OK, so my memory is helping me in some of the right places, heading towards the Scandinavian town, in Kansas, Ryan showed me the site that would definitely raise eyebrows. On one of the high points of the Flint Hills was the Coronada Heights. This was a very basic castle like structure. The original aim was to attract families. Ryan and I managed to get to this place at a perfect time. People were non existent and the sun was coming down in the perfect motion. After us climbing around for near to an hour, we were starting to get a bit of the desire to eat. As we were heading off, a couple of cars came along. The people in the car were all looking like college students who were under 21. Ryan said that the whole attempt to make Coronada Heights a family attraction was over powered by the number of students that would come here, typically at sunset, and sink a few.

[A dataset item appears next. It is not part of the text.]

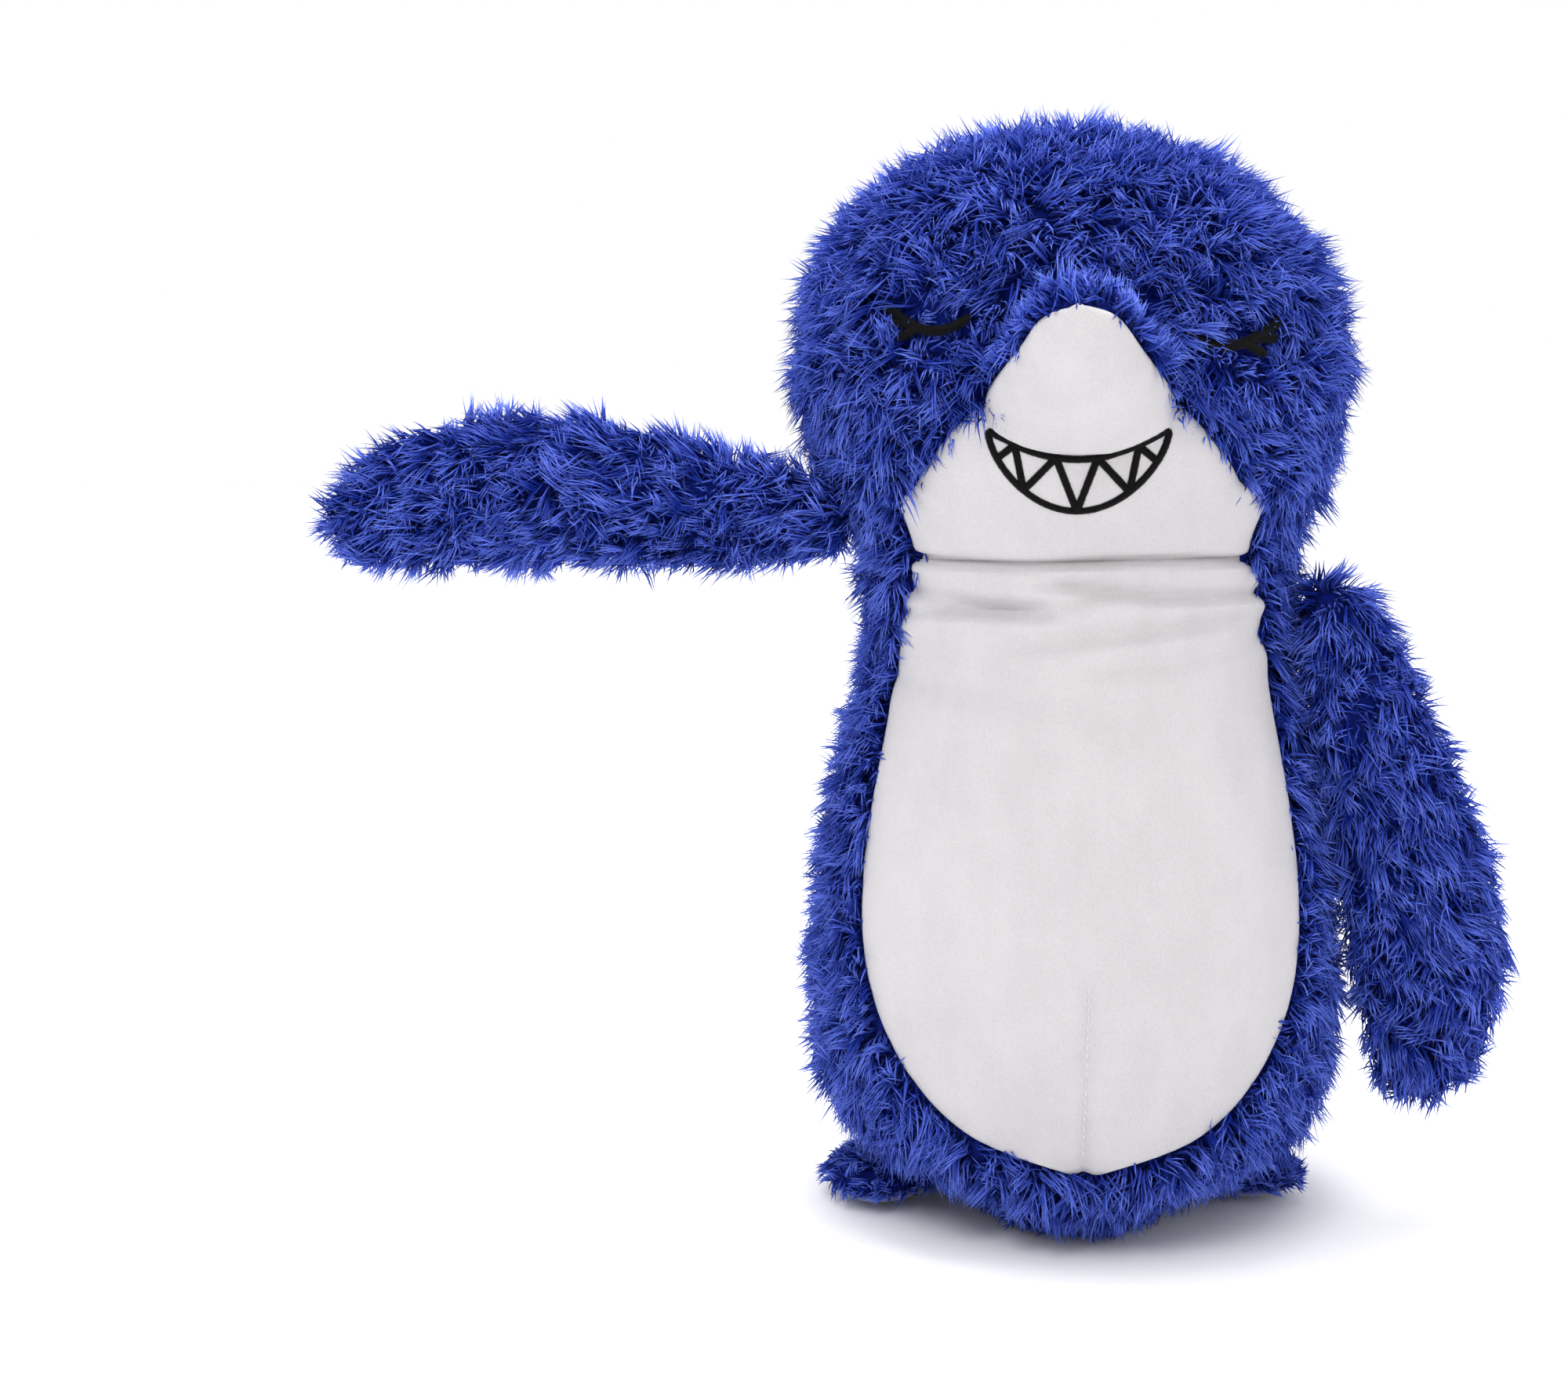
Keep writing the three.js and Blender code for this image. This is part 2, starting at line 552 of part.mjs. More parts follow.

Driving through the nearby town (I think originally settled by a bunch of people from Sweden), we drove past a number of wooden horses. Apparently this was one of the draw cards to the town. Within a small area of one intersection, I was able to see about six or seven horses. We drove through the town and headed down to the road that was cut off at a point a bit South West of where we now stood. At the intersection, we headed in the SW direction for some Montana Mikes. This place, Montana Mikes, is the equivalent to the Outback Steakhouse, but for the state of Montana. As we were pulling into the steakhouse, fog was rolling in from the Southerly direction, bloody thick stuff this time. Lights were nearly clouded over and they were just across the road. In Montana Mikes we chose the non smoking section, but to no avail, the smoke was still able to waft through. While the food was OK, the service reminded me of the time in Memphis with Nick at the diner with the angry lady who looked like she hated life, except here the guy just seemed interested in trying to hop outside to suck down a cigarette.

Anyway, after our meal and under tipping, we headed back to Ryan’s place in Emporia.